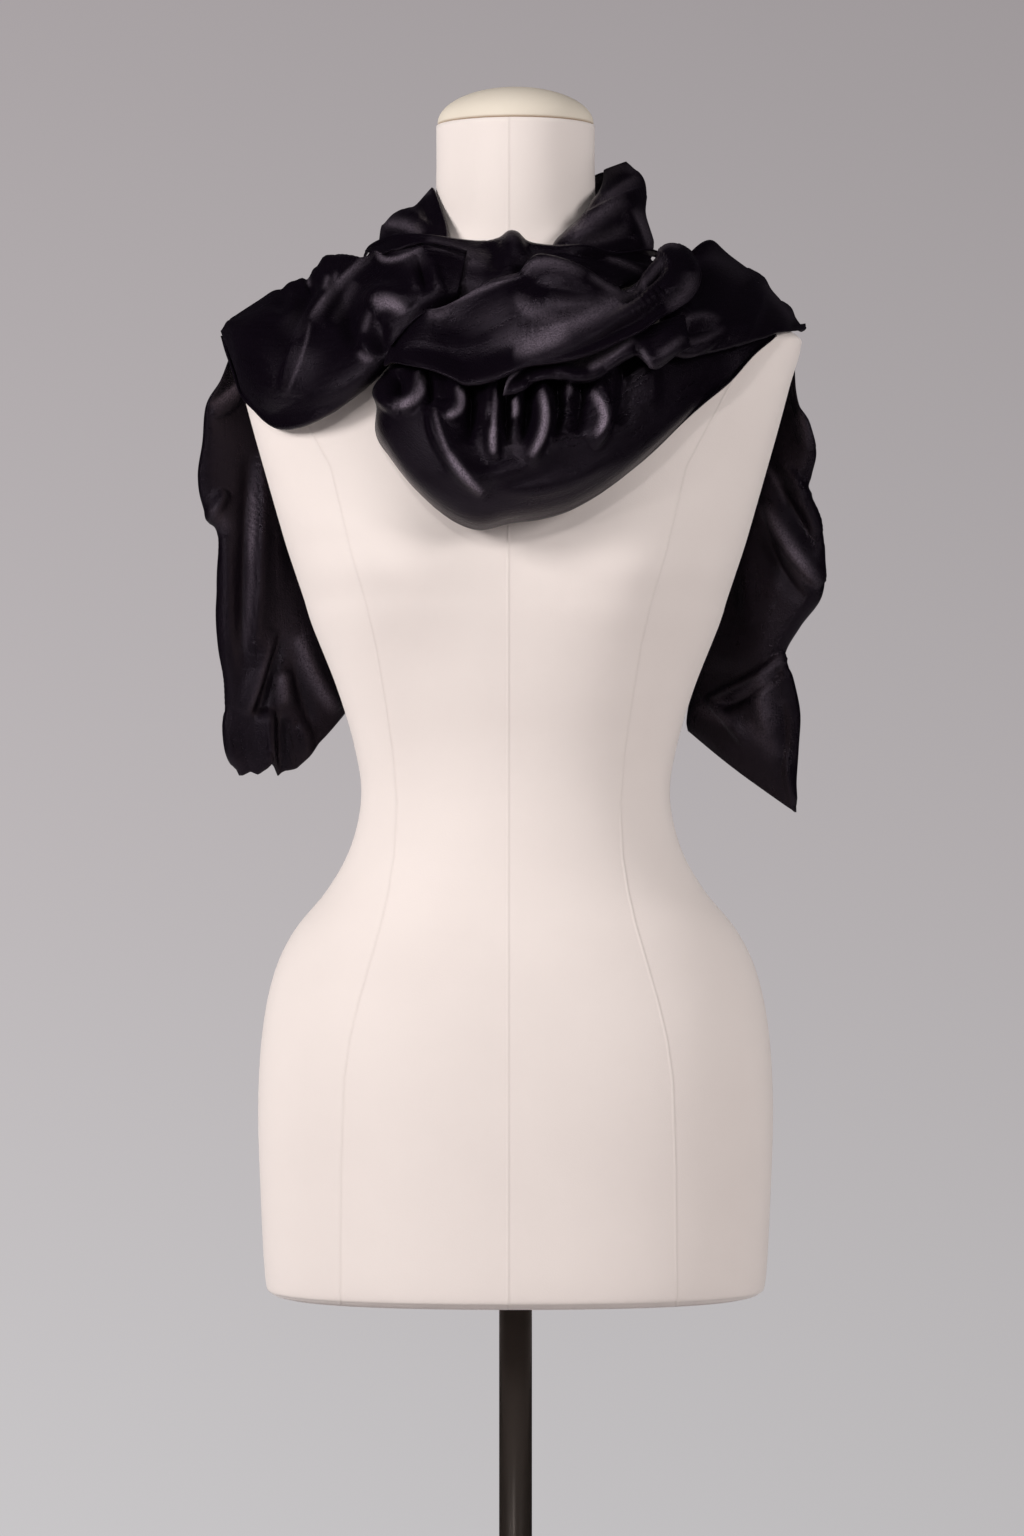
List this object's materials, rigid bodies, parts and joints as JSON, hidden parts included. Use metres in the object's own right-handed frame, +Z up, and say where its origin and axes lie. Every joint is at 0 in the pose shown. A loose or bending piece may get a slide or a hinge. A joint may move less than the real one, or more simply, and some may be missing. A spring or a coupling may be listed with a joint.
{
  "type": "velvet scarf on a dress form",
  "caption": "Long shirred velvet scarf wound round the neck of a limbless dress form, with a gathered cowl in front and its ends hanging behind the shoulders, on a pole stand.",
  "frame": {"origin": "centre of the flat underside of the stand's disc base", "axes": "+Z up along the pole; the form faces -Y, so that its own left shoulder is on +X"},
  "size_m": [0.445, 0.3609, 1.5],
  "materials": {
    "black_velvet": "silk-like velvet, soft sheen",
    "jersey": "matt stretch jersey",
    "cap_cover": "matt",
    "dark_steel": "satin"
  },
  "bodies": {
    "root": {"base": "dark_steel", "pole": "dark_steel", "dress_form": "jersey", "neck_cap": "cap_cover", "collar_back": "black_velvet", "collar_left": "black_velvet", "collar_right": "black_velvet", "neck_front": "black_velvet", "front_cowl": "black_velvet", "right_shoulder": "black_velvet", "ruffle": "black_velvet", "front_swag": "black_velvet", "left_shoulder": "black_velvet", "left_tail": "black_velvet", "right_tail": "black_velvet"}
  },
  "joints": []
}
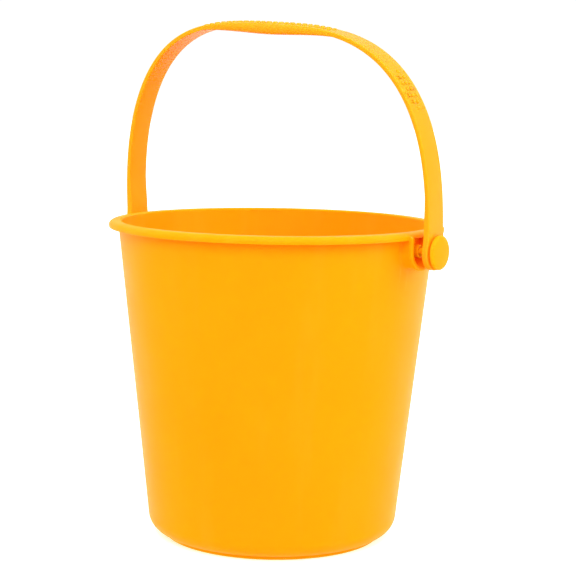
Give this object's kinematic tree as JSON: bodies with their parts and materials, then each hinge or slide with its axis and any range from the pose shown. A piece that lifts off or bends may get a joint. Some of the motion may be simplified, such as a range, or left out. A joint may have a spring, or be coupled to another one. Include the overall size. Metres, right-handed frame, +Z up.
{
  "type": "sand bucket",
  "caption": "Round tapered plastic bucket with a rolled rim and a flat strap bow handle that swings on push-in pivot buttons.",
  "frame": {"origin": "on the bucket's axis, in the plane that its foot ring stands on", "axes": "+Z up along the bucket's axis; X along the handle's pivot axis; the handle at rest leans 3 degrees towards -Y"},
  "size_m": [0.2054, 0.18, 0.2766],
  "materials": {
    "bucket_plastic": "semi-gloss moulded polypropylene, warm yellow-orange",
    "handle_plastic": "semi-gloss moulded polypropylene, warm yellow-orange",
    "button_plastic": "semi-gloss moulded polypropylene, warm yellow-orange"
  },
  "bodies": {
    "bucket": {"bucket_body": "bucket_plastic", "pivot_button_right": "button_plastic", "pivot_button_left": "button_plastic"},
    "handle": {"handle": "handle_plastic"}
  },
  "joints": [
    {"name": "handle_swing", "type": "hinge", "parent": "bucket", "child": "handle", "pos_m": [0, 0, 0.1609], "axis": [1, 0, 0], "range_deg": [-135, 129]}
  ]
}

• • • • • • •

- THE TASK
Without changing a word, restate the whole listing.

- EXPECTED ANSWER
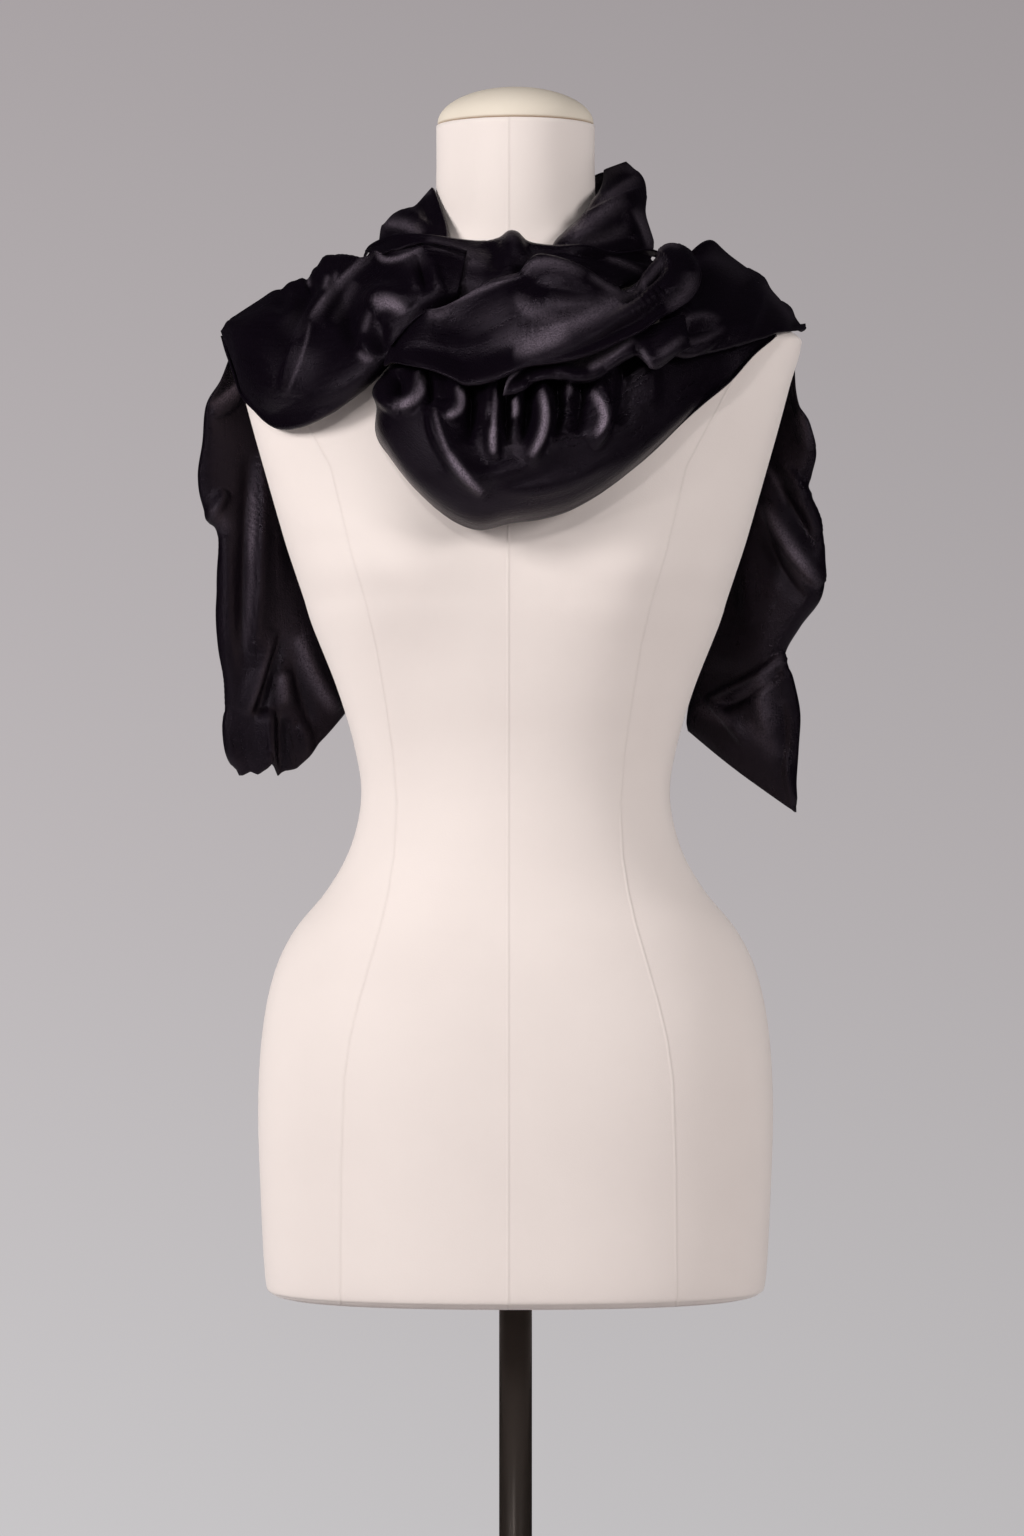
List this object's materials, rigid bodies, parts and joints as JSON, hidden parts included. Use metres in the object's own right-handed frame, +Z up, and say where its origin and axes lie. Every joint is at 0 in the pose shown. A loose or bending piece may get a slide or a hinge. A joint may move less than the real one, or more simply, and some may be missing. A spring or a coupling may be listed with a joint.
{
  "type": "velvet scarf on a dress form",
  "caption": "Long shirred velvet scarf wound round the neck of a limbless dress form, with a gathered cowl in front and its ends hanging behind the shoulders, on a pole stand.",
  "frame": {"origin": "centre of the flat underside of the stand's disc base", "axes": "+Z up along the pole; the form faces -Y, so that its own left shoulder is on +X"},
  "size_m": [0.445, 0.3609, 1.5],
  "materials": {
    "black_velvet": "silk-like velvet, soft sheen",
    "jersey": "matt stretch jersey",
    "cap_cover": "matt",
    "dark_steel": "satin"
  },
  "bodies": {
    "root": {"base": "dark_steel", "pole": "dark_steel", "dress_form": "jersey", "neck_cap": "cap_cover", "collar_back": "black_velvet", "collar_left": "black_velvet", "collar_right": "black_velvet", "neck_front": "black_velvet", "front_cowl": "black_velvet", "right_shoulder": "black_velvet", "ruffle": "black_velvet", "front_swag": "black_velvet", "left_shoulder": "black_velvet", "left_tail": "black_velvet", "right_tail": "black_velvet"}
  },
  "joints": []
}
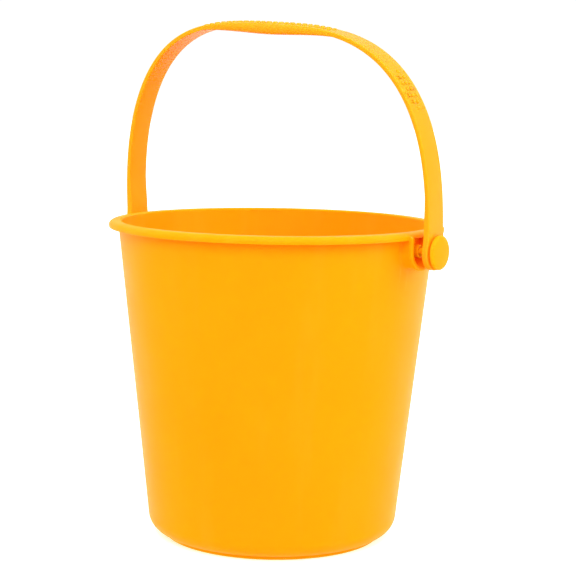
Give this object's kinematic tree as JSON: bodies with their parts and materials, then each hinge or slide with its axis and any range from the pose shown. A piece that lifts off or bends may get a joint. Some of the motion may be simplified, such as a range, or left out. A joint may have a spring, or be coupled to another one. Include the overall size. Metres, right-handed frame, +Z up.
{
  "type": "sand bucket",
  "caption": "Round tapered plastic bucket with a rolled rim and a flat strap bow handle that swings on push-in pivot buttons.",
  "frame": {"origin": "on the bucket's axis, in the plane that its foot ring stands on", "axes": "+Z up along the bucket's axis; X along the handle's pivot axis; the handle at rest leans 3 degrees towards -Y"},
  "size_m": [0.2054, 0.18, 0.2766],
  "materials": {
    "bucket_plastic": "semi-gloss moulded polypropylene, warm yellow-orange",
    "handle_plastic": "semi-gloss moulded polypropylene, warm yellow-orange",
    "button_plastic": "semi-gloss moulded polypropylene, warm yellow-orange"
  },
  "bodies": {
    "bucket": {"bucket_body": "bucket_plastic", "pivot_button_right": "button_plastic", "pivot_button_left": "button_plastic"},
    "handle": {"handle": "handle_plastic"}
  },
  "joints": [
    {"name": "handle_swing", "type": "hinge", "parent": "bucket", "child": "handle", "pos_m": [0, 0, 0.1609], "axis": [1, 0, 0], "range_deg": [-135, 129]}
  ]
}